I think I have had a lot in common with the journalists, some of them clearly former Journal Register employees, who lashed out at our company or our CEO in comments recently about the company’s Chapter 11 filing. You can read a sampling at the end of my blog post on the bankruptcy or on Jim Romenesko’s or Josh Benton’s or Matt DeRienzo’s.

I’m not going to debate here the merits of the financial move or the criticisms we received. I already had my say about the bankruptcy filing and I’m happy to give critics their say (I haven’t withheld approval of any comments on my blog post and just checked 14 pages of spam messages to make sure no critical comments got diverted by the spam filter). And I’ll grant that critics, even bitter ones, raise some valid points and questions.
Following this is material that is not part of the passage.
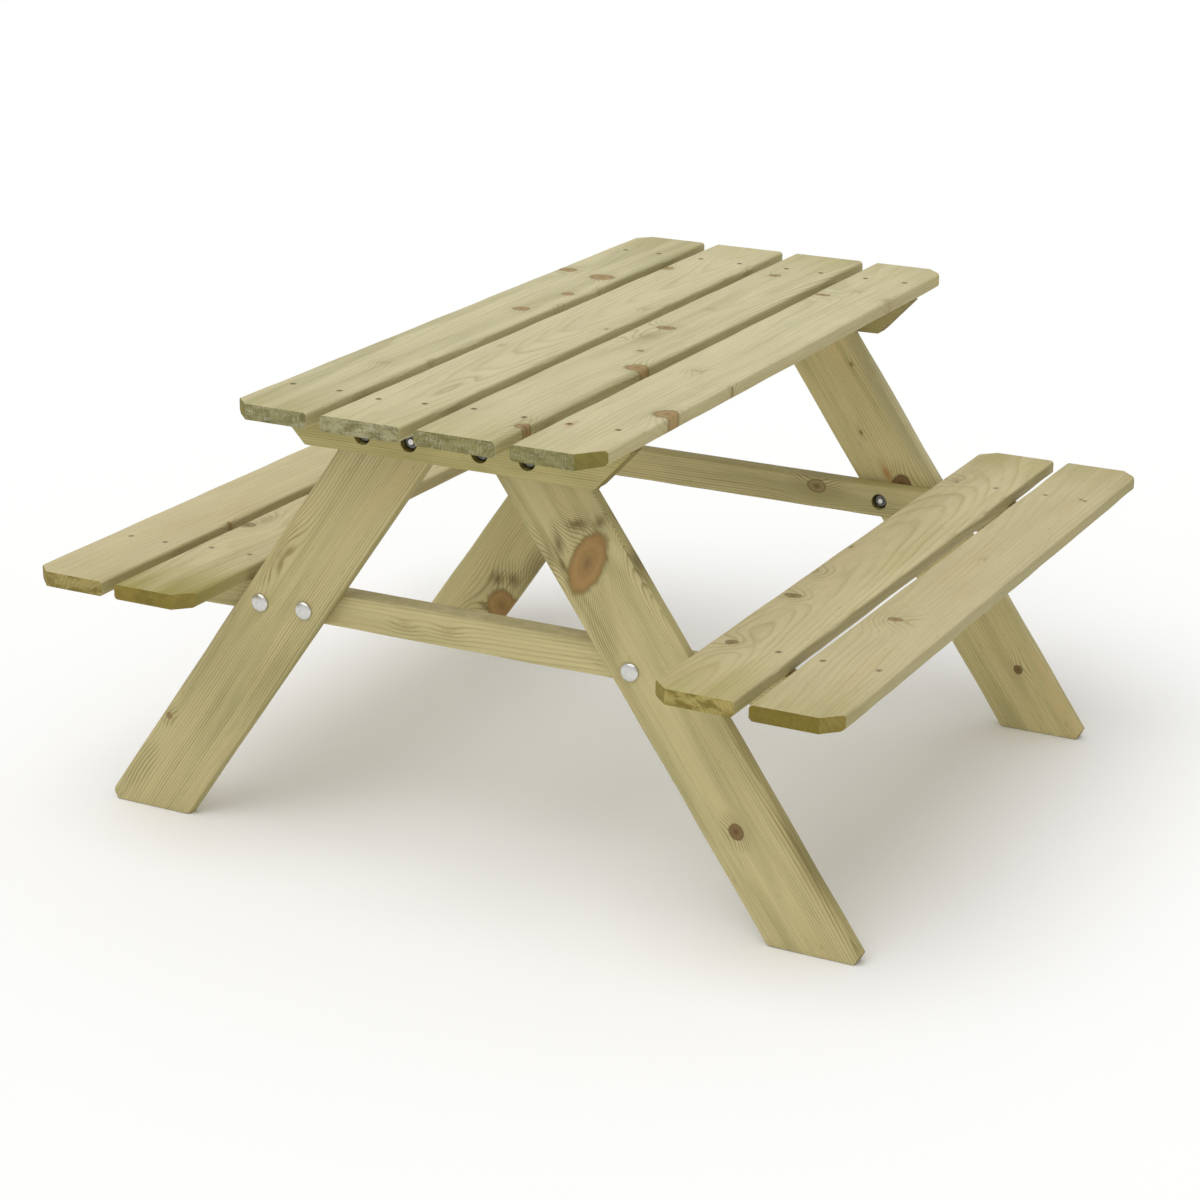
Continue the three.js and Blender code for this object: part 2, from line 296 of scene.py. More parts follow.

What I do want to say here is that I’ve battled bitter feelings on many occasions in my career. The details aren’t important here, but I’ve been fired and have endured the deaths of two afternoon newspapers. I’ve been caught in the middle of a legal dispute. A publisher’s wife tried to get me fired. An editor forgot I had applied for a columnist’s position I dearly wanted. I learned from the bulletin board about someone being promoted into a position I was in line for. I’ve been passed over for other jobs when I was sure I was better than the people who got them. Twice in a row I changed jobs and moved my family for exciting new opportunities only to have the top executives change directions. I consulted a lawyer about an instance of age discrimination. I’ve been demoted and had my pay cut (five days before Christmas; thank you, Mr. Scrooge). I’ve seen more colleagues lose their jobs than I can count. And I had to deliver that unpleasant news to some colleagues after losing a fight to save their jobs (I was gone myself within a year).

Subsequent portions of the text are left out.